Erb’s result is reached by making transverse ribs on each half-tube, and he asserts that:

These “ribs take up the surplus of metal in shaping the half-tubes from flat blanks between dies, and so draw the metal tight * * * and prevent buckling of the metal.”

*595The quoted statements of the specifications, as explained by evidence, mean that a ribbed half-tuba made from a flat blank can be more accurately joined to its fellow by the closing dies, than is the case with unribbed halves. It is stated in evidence, “by forming this rib it stiffened the metal in the center, and that prevented the metal from spreading.” The same witness said there was no difference in kind, between the transverse and longitudinal ribs, hut that in his opinion the short or transverse indentation was “the better of the two.” Put into legal phrase, this means that it is a function or attribute of ribbed tube-blanks, to resist the distorting action of dies more successfully than docs plain tubing.

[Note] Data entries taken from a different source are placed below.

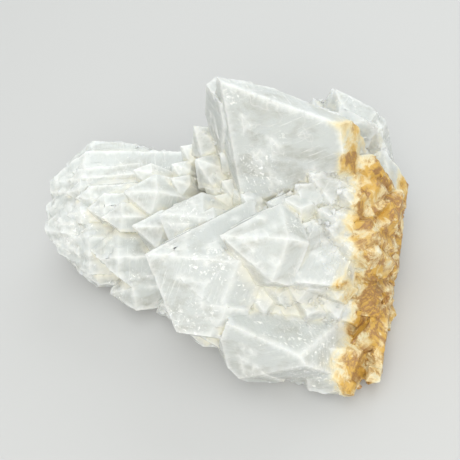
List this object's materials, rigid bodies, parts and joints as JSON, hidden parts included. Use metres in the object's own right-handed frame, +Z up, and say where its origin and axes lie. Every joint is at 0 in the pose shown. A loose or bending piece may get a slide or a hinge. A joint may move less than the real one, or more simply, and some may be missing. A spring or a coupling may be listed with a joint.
{
  "type": "quartz crystal cluster",
  "caption": "Milky candle quartz cluster: stout pointed crystals grown together on an iron stained broken base, lying on its underside.",
  "frame": {"origin": "middle of the cluster's bounding box, at the flat underside that it rests on", "axes": "+X towards the broken, iron stained side and along the longest way across; -X towards the lump of small points; +Z up, the shortest way; the tall point leans towards -X as it rises"},
  "size_m": [0.076, 0.0726, 0.042],
  "materials": {
    "milky_quartz": "milky translucent quartz with glossy crystal faces, amber iron stain on the broken side"
  },
  "bodies": {
    "root": {"quartz_cluster": "milky_quartz"}
  },
  "joints": []
}
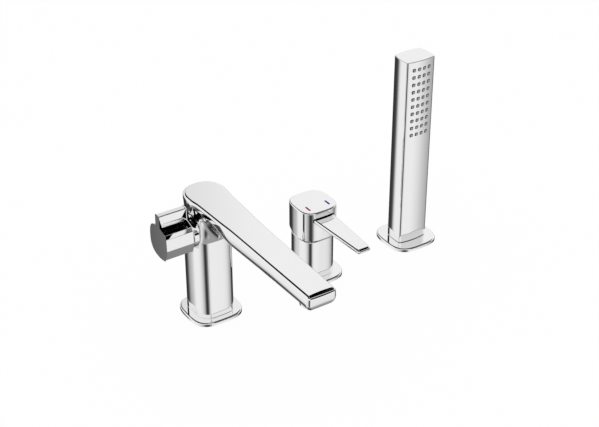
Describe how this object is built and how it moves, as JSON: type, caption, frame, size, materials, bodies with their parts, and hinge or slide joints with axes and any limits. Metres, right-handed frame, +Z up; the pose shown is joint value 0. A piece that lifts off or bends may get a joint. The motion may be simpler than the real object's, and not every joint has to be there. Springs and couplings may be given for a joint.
{
  "type": "deck-mounted bath mixer set",
  "caption": "Deck bath mixer set: spout with diverter knob, single-lever mixer and pull-out stick hand shower, each on a square plate with a clamped shank.",
  "frame": {"origin": "centre of the mixer's deck hole, on the deck's top face, under the middle cover plate", "axes": "+X along the row from the spout to the hand shower, -Y towards the bath along the spout, +Z up from the deck"},
  "size_m": [0.3518, 0.245, 0.289],
  "materials": {
    "chrome": "polished chrome plate",
    "brass": "machined",
    "steel": "zinc-plated steel",
    "rubber": "matt black rubber",
    "grey_silicone": "grey silicone",
    "white_plastic": "moulded white plastic",
    "blue_plastic": "moulded blue plastic",
    "ceramic": "polished ceramic, given as gloss plastic",
    "red_enamel": "red enamel",
    "blue_enamel": "blue enamel"
  },
  "bodies": {
    "deck_set": {"spout_escutcheon": "chrome", "spout_gasket": "rubber", "spout_body": "chrome", "spout_shank": "brass", "spout_clamp_gasket": "rubber", "spout_clamp_washer": "steel", "spout_lock_nut": "brass", "aerator_housing": "chrome", "aerator_insert": "white_plastic", "aerator_seal": "rubber", "diverter_collar": "chrome", "diverter_headwork": "brass", "diverter_seal": "rubber", "diverter_fixed_disc": "ceramic", "spindle_oring": "rubber", "mixer_escutcheon": "chrome", "mixer_gasket": "rubber", "mixer_body": "chrome", "mixer_shank": "brass", "mixer_clamp_gasket": "rubber", "mixer_clamp_washer": "steel", "mixer_lock_nut": "brass", "cartridge_seal": "rubber", "cartridge_base": "white_plastic", "cartridge_fixed_disc": "ceramic", "cartridge_housing": "white_plastic", "cartridge_nut": "brass", "dome_ring": "chrome", "shower_escutcheon": "chrome", "shower_gasket": "rubber", "holder_guide": "brass", "holder_liner": "white_plastic", "shower_clamp_gasket": "rubber", "shower_clamp_washer": "steel", "shower_lock_nut": "brass"},
    "diverter": {"diverter_knob": "chrome", "knob_screw": "steel", "diverter_spindle": "brass", "diverter_moving_disc": "ceramic"},
    "carrier": {"cartridge_carrier": "blue_plastic", "cartridge_pivot_pin": "steel"},
    "lever": {"cartridge_stem": "steel", "lever_cap": "chrome", "lever_blade": "chrome", "blade_screw": "steel", "lever_grub_screw": "steel", "hot_mark": "red_enamel", "cold_mark": "blue_enamel"},
    "moving_disc": {"cartridge_moving_disc": "ceramic", "cartridge_disc_driver": "blue_plastic"},
    "handset": {"handset_shell": "chrome", "nozzle_pad": "grey_silicone", "handset_waterway": "white_plastic", "hose_connector": "brass", "connector_seal": "rubber", "check_valve": "blue_plastic"}
  },
  "joints": [
    {"name": "diverter_turn", "type": "hinge", "parent": "deck_set", "child": "diverter", "pos_m": [-0.132, 0, 0.107], "axis": [1, 0, 0], "range_deg": [0, 90]},
    {"name": "mixer_turn", "type": "hinge", "parent": "deck_set", "child": "carrier", "pos_m": [0, 0, 0.05], "axis": [0, 0, 1], "range_deg": [-45, 45]},
    {"name": "mixer_lift", "type": "hinge", "parent": "carrier", "child": "lever", "pos_m": [0, 0, 0.05], "axis": [-1, 0, 0], "range_deg": [0, 20]},
    {"name": "disc_slide", "type": "slide", "parent": "carrier", "child": "moving_disc", "axis": [0, -1, 0], "range_m": [0, 0.0038]},
    {"name": "handset_lift", "type": "slide", "parent": "deck_set", "child": "handset", "axis": [0, 0, 1], "range_m": [0, 0.25]}
  ],
  "couplings": [
    {"joint": "disc_slide", "follows": "mixer_lift", "m_per_rad": 0.01071}
  ]
}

If the fact is proven (which is doubtful), it is more doubtful whether it was invention to discover the function; for ribbing or corrugation of metal is confessedly old, and we fail to see that the ribs in question are doing any other work or performing any other function when in a closing die or other stamp, than ribs or corrugations have done ever since they were first used long before the dates of these patents—i. e., they strengthen the metal and assist in resisting strains or stresses of any and every kind.

But whether claims might have been drawn protecting what we regard as a mere function is immaterial, for the claims in suit cover nothing but lantern tubes presenting “hollow longitudinal ribs” (Bergener) and “transverse stiffening beads” (Erb). Under such claims as these, since ribbed lantern tubes per se are at least as old as the Orphy patent of 1888 (390,699), it is plainly impossible to protect what is at best a new use or newly observed virtue of an old device, viz. the corrugation or ribbing of metal. The claims cover nothing but a stiffener (in itself old) applied to the tubular form of lantern construction, which is also of itself old. Such claims are void for lack of invention.

The decree below is modified, and the cause remanded, with orders to dismiss the bill, with costs in both courts.